Disrupting Orchestral-ness in Ornette Coleman’s Skies of America

Luke Riedlinger

McGill University

Ornette Coleman recorded his first orchestral composition, Skies of America, for jazz quartet and symphony orchestra, in April 1972 with David Measham and the London Symphony Orchestra (LSO). Music critic Richard Williams attended the recording session and described the collaborative atmosphere as discordant and uncomfortable, with several musicians in the orchestra complaining about ‘un-idiomatic’ passages in Coleman’s orchestration. This paper problematizes the LSO’s unusually strong reaction to Coleman’s piece, given that the ensemble regularly performed works in a variety of different experimental styles. I suggest that this collaboration elicited a clash between different philosophies of sound, rooted in the crossover between classical and jazz genre spheres; specifically, conflicting aesthetic presumptions about what it means to sound ‘good’ both as individual instruments, and as a socialized, instrumentalized collective. Zachary Wallmark describes the social agency and divisive potential of sound as an “ethics of timbre” whereby sounds stratify vibrating bodies, connecting individuals to groups according to various unities and oppositions (Wallmark 2016). Coleman and the LSO held conflicting intuitions and aesthetic preconceptions about what it should feel like to be implicated in timbre, or rather, to do timbre together. On one hand, the orchestra operated within a normative Eurological, western-classical aesthetic, rooted in everyone maintaining a hierarchy of focused, homogenous, individual sounds. On the other hand, Coleman’s Skies of America orchestration typified his own Afrological, Harmolodic, timbral aesthetics, in which timbre is experiential and democratic, playing on the inherent multiplicity of sounds contained within every sound, and the feelings of sounding togetherness. Coleman explained to Williams that, “It’s not meant to be a symphony orchestra playing … Not that particular sound. It’s just supposed to be the way these instruments sound when they play together” (Williams 2022). Coleman’s approach to orchestration enriches our understanding of how the symphony orchestra has been conceived as an instrumental unit that is paradoxically both heterogenous and homogenous, multiple sounds but also a coherent sound. His collaboration with the LSO exemplifies how a symphony orchestra can adapt to, but also resist, certain ideas about playing (sounding) together that stem from outside the Western classical tradition.

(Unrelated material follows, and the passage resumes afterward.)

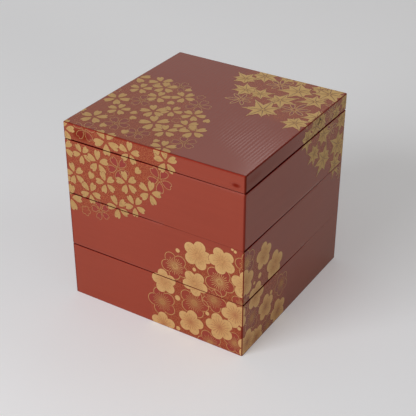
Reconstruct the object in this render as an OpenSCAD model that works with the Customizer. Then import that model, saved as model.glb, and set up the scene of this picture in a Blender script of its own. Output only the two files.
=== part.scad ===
// Three-tier stacked lunch box of lacquered boards, with a lift-off lid.
// X runs along the front, Y from front to back, Z up. The origin is the centre of the footprint, on the table.
// Every tier is a frame of four mitred walls around a bottom board. Four mitred strips glued inside its
// rim stand up as a lip, and the tier or the lid above drops over that lip.

/* [Box] */
// Outside width, along the front
box_w = 195; // [120:1:300]
// Outside depth, from front to back
box_d = 195; // [120:1:300]
// Height of one tier, from its lower edge to its rim
tier_h = 58.3; // [40:0.1:90]
// Height of the lid
lid_h = 17.3; // [15:0.1:30]

/* [Boards] */
// Thickness of the wall boards, and of the rim boards of the lid
wall_t = 6; // [4:0.5:9]
// Thickness of each tier's bottom board
bottom_t = 5; // [3:0.5:8]
// Thickness of the lid's top board
lid_top_t = 6; // [4:0.5:8]
// How deep the bottom board's edge stands in the groove of the walls
groove_depth = 2.5; // [1:0.25:3]

/* [Lip] */
// Thickness of the lip strips
lip_t = 3; // [2:0.25:5]
// Height of the lip above the rim
lip_rise = 5; // [3:0.25:6]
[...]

Putting Ecstatic Minimalism into Words

Victoria Aschheim

Carleton College

Read about American minimalism, and you’re bound to encounter the word “ecstatic.” Adam Shatz wrote in 2021 of the “ecstatic” quality of John Coltrane’s A Love Supreme, which inaugurated minimalist techniques like drones and repetition. For Mark Swed, in 1988, Philip Glass’s signature was “ecstatic music,” and in 2011, Anastasia Tsioulcas hailed the “ecstatic percussion” of Steve Reich’s Drumming. In her signal 2015 essay, Ellie M. Hisama characterized Julius Eastman’s music as “‘ecstatic minimalism.’” To call minimalist composition “ecstatic,” though, is to join in an unspoken consensus. “Ecstatic” feeling is both within reach and beyond words, easy to alight on but difficult to define. Describing minimalist idioms as ecstatic means drawing a conclusion and issuing an interpretive challenge all at once.

My paper doubles down on the prospect of an “ecstatic minimalism” while bearing down on the term critically, from the vantage of 21st-century music. I illuminate the concept of ecstatic minimalism from three angles: instrumental, programmatic, and analytical. I begin by limning Julia Wolfe’s idea of “ecstatic” psychedelia in her 2009 album Dark Full Ride, comprised of music for multiples of the same instrument. Wolfe’s immersive textures and kaleidoscopic transformations of timbre invite listeners to perform devotional work: attending to the intimacy of ensemble interactivity. I then turn to yMusic’s 2020 album Ecstatic Science, featuring pieces by Gabriella Smith, Missy Mazzoli, Paul Wiancko, and Caroline Shaw; I read the album’s theme as a reflection on the rhapsodic union of architecture, pulse, and emotion in postminimalism. Finally, I consider Nico Muhly’s use of the word “ecstatic” to describe structural elements in his music such as chords and canons; here, the word becomes a counterforce to the icy restraint of formal analysis. I end with a call to embrace “ecstatic minimalism” not only for the term’s affective appeal but also for its ethical possibilities. Ecstatic minimalism makes space for rapture—wonder and dynamism—that is (aspirationally) ecumenical and inflected by difference, by specificities of identity and musical scale. Expanding the category of the “ecstatic” will open the way for more inclusive accounts of the liberatory power of minimalist syntax.